The most commonly used correlation metric.

Assumes:

Linear relationship
Numerical variables

Python:


df.corr(method="pearson")

Spearman Correlation

Used when relationships are monotonic but not necessarily linear.

Python:


df.corr(method="spearman")

Applications:

Ranked data
Non-linear relationships

Kendall Correlation

Another rank-based correlation method.

Python:


df.corr(method="kendall")

Useful for smaller datasets.

Comparing Correlation Methods

Method	Relationship Type
Pearson	Linear
Spearman	Monotonic
Kendall	Rank-Based

Masking Duplicate Information

Since correlation matrices are symmetric:

Upper and lower triangles contain duplicate information.

Python:


import numpy as np

mask = np.triu(
    np.ones_like(corr)
)

This improves visualization.

Advanced Heatmap Example


sns.heatmap(
    corr,
    annot=True,
    cmap="coolwarm",
    fmt=".2f"
)

Features:

Better colors
Readable values
Cleaner presentation

Limitations of Correlation Heatmaps

Heatmaps only capture:

Linear relationships

They may miss:

Non-linear relationships
Complex interactions
Feature combinations

Example:

y=x^2

Pearson correlation may appear weak despite a strong relationship.

Real-World Example

Suppose a bank wants to predict loan defaults.

Features:

Income
Credit Score
Loan Amount
Existing Debt

Heatmap findings:

Income negatively correlates with default.
Debt positively correlates with default.
Loan Amount strongly correlates with Debt.

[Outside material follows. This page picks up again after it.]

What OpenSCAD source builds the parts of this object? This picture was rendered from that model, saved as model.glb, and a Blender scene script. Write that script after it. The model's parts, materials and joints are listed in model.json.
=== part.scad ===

These insights guide feature engineering and model development.

Common Insights Obtained from Heatmaps

Strong predictors
Redundant features
Multicollinearity
Negative relationships
Potential feature selection opportunities

Best Practices

Analyze only numerical features
Investigate correlations above 0.8
Check correlations with target variable
Use heatmaps before model training
Remember correlation is not causation
Combine heatmaps with domain knowledge

Common Mistakes

Removing Features Solely Based on Correlation

High correlation does not automatically mean a feature should be removed.

Business context matters.

Assuming Correlation Means Causation

Always validate relationships using domain knowledge.

Ignoring Non-Linear Relationships

Heatmaps primarily capture linear relationships.

Use scatter plots and advanced methods when needed.

Correlation Heatmap Workflow

A typical workflow is:

Select numerical features
Compute correlation matrix
Generate heatmap
Identify strong relationships
Detect multicollinearity
Analyze target correlations
Perform feature selection
Document findings

Why Correlation Heatmaps Are Important

Correlation Heatmaps provide one of the fastest and most effective ways to understand relationships within a dataset. They transform large correlation matrices into intuitive visual representations, making it easier to detect patterns, identify redundant features, uncover multicollinearity, and generate insights for feature selection.

For many Machine Learning projects, a well-interpreted correlation heatmap becomes one of the most valuable tools during Exploratory Data Analysis and often guides crucial decisions throughout the modeling process.